I practice freestyle or “the crawl” but all the strokes can provide a flowing movement. The crawl gets its name because you literally crawl through the water, just like a baby moving across the carpet. Back and forth, the body rocks through the water, joyously recalling perhaps ancient sensations deep within muscle memory of our childhood body floating there in the warmth of the womb.
When I’m not lost in the dreamy world of my swimming mind, where ideas flash with equal brilliance and absurdity, I often become mesmerized by the watery bottom, imagining the future when the rippled sand below hardens and is heaved and tossed across a yet unknown continent. The ancient bed of a nameless lake, forgotten over millions of years. Or looking to the east in the early mornings, I watch the sun, shattering over the surface up to my nose, lights that I swear are crackles of real fire dancing on the rippling water. And then, I’m awakened by my own body, as a wave of energy passes through me. Perhaps, I’m passing over a spring bubbling up? Or perhaps, it’s a jolt of adrenaline coursing through my blood, feeding the muscles in my arms and legs? Or is it, the lake itself, electrifying my skin with it’s own energetic life, a wave weaving its way through a watery world beyond my comprehension. And yet, I sense some lift, and for several seconds I seem to be swimming on top of the water, so light, it feels almost like I could leap out of the water like a flying fish.

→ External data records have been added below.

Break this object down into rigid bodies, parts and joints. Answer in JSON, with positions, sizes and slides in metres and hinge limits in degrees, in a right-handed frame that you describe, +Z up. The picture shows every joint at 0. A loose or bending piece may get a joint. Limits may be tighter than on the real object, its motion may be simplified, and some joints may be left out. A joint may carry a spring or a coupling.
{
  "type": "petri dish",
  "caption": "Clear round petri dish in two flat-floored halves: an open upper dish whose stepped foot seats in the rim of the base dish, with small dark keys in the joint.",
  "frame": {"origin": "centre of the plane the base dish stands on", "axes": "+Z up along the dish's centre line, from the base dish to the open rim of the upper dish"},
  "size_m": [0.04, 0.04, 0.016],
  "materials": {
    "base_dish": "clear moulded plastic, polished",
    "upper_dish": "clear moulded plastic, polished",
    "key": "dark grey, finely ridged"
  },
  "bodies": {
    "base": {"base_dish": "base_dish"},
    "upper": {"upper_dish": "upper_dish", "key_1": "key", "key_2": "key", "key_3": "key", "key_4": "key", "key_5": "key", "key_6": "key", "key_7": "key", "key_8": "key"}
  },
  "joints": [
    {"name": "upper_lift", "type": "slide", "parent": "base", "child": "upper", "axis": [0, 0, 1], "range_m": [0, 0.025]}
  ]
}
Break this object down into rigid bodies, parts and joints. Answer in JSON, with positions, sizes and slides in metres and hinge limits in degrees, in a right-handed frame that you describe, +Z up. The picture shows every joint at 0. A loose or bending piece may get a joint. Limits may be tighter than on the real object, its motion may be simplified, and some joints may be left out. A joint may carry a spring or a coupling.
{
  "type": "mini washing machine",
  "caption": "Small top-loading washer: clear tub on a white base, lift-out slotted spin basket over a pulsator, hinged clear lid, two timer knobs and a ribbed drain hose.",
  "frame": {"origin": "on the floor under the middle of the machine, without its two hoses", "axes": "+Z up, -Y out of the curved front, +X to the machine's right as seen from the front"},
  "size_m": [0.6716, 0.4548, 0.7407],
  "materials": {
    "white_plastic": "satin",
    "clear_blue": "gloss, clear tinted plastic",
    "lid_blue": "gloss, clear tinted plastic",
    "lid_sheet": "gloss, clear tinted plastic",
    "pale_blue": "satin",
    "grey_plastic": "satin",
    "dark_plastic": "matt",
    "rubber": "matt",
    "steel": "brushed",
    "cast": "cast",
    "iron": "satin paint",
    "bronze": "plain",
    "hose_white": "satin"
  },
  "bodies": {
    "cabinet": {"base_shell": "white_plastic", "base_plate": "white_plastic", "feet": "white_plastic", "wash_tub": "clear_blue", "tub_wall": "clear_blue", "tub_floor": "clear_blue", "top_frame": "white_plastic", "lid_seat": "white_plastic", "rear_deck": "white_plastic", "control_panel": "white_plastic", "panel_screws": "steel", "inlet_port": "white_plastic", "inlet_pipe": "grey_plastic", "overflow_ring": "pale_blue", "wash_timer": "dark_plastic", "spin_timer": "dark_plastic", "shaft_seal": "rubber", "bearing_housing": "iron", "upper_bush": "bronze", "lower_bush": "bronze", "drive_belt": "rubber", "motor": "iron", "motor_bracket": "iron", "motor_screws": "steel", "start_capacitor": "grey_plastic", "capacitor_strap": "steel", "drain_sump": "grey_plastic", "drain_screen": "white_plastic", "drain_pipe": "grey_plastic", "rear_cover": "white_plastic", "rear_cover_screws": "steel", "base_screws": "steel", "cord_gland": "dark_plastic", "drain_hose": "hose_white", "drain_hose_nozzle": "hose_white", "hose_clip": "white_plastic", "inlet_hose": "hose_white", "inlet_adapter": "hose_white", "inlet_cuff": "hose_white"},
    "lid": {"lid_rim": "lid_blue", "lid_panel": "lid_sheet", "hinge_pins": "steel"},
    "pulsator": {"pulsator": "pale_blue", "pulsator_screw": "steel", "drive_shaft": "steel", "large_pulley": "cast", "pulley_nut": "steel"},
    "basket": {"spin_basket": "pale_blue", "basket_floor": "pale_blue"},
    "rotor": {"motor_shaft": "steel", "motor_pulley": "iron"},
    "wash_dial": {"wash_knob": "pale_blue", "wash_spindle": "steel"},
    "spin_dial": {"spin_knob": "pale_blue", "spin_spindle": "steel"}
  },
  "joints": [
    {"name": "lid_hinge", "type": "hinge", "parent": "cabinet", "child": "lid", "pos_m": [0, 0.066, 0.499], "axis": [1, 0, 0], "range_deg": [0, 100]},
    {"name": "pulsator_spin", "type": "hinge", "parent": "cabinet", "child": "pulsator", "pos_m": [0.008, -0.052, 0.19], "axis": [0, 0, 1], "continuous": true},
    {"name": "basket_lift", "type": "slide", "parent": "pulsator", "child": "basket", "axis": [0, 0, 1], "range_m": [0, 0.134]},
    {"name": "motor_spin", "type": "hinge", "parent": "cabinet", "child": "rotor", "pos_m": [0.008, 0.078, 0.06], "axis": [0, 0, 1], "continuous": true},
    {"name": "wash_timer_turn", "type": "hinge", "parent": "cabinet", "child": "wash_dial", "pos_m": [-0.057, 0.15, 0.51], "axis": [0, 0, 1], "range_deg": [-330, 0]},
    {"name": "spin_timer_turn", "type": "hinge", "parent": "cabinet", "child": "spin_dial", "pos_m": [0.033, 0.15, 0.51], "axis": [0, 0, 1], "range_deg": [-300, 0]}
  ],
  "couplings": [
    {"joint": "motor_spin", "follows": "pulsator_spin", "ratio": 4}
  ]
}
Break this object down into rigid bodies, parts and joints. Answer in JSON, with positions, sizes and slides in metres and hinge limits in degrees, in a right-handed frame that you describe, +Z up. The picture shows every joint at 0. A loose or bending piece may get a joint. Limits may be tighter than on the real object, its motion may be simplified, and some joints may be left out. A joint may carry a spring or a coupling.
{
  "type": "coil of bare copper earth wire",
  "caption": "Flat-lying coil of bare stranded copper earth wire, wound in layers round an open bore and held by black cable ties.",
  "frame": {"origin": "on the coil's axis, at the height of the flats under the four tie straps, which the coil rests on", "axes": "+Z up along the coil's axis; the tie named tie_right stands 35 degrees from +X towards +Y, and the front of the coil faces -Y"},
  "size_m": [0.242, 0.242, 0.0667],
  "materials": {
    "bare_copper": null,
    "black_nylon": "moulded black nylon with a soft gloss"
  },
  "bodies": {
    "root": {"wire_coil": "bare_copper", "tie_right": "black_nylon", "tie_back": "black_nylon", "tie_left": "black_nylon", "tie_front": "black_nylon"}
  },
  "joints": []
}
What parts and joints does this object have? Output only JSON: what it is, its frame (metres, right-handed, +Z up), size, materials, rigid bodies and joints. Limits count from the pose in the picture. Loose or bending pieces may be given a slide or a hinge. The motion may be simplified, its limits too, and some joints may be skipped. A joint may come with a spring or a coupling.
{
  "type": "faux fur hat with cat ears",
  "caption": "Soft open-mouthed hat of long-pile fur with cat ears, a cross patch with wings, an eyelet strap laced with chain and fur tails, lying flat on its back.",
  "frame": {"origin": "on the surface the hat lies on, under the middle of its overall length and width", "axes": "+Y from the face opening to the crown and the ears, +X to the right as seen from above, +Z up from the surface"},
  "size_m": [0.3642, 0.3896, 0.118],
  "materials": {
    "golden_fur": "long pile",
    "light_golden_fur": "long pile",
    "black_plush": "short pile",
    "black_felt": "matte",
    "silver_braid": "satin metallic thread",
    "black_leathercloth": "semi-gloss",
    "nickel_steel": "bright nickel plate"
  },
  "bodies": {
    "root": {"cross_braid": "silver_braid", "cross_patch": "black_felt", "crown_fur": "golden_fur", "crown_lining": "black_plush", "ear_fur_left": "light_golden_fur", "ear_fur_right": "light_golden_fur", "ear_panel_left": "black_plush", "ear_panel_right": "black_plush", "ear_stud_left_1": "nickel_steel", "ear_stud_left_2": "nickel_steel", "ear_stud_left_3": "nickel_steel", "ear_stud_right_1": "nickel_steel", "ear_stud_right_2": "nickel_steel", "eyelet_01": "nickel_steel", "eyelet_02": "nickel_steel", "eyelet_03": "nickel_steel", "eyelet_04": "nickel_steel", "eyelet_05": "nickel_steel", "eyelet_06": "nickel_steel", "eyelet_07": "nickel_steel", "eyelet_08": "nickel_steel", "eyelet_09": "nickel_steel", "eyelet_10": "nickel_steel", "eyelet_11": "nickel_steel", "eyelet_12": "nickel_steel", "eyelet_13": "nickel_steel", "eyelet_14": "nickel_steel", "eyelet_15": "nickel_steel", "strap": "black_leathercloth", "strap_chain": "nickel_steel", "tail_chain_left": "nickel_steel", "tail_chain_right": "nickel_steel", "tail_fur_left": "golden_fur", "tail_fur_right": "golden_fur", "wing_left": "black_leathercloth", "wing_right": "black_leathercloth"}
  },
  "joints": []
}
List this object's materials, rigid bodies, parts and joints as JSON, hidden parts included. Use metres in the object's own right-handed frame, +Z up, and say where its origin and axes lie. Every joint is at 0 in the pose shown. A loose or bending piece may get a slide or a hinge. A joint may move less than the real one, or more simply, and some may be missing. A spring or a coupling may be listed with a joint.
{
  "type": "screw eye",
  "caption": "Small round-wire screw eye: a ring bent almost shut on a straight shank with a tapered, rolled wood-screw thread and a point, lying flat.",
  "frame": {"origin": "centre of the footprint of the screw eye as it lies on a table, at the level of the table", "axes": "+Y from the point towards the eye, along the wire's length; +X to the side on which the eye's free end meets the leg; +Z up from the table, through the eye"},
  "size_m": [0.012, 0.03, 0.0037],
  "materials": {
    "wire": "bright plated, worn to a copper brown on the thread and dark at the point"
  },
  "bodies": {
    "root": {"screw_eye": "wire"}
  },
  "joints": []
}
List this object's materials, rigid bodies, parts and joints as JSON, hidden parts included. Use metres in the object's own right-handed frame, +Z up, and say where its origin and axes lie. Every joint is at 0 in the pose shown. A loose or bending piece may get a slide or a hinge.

I love swimming and doing yoga....no much more...... after my wife and children, who I adore..... I almost live for it now that I have retired. They are such natural companions for total physical and mental fitness....almost the yin and yang of each other. Both are very egotistical...which I am sure some of my friends will say fits me...you center in the here and now...live totally in the present moment...enraptured by the rhythm of the movement, the exertion of an isolated muscle group, focused on the totality of each synaptic gap as it screams at you. SWIMMING: Allowing the water to cradle us, our body rolling with each new stroke, feeling the rhythm of our breathing, the pull of our arms and the rush of the kicks, completing a cycle of being one with the water. YOGA: Finding the body that you lost touch with after living together all these years. Having the patience to endure the journey of each muscle as it finds its place in you. Breathing...remembering that with each breath we exchange parts of us with new elements of nature, continuing in ourselves the process of renewal that is shared in every aspect of the great universe of life. With each pose, joining together the tangled mass of muscle and nerve tissue, allowing your body to find its center, physically at a minimum, and with any luck finding harmony with that same deep breathing, as you did swimming, to be one with yourself and your personal concept of the universe, God as you know it, or most simply "being here now."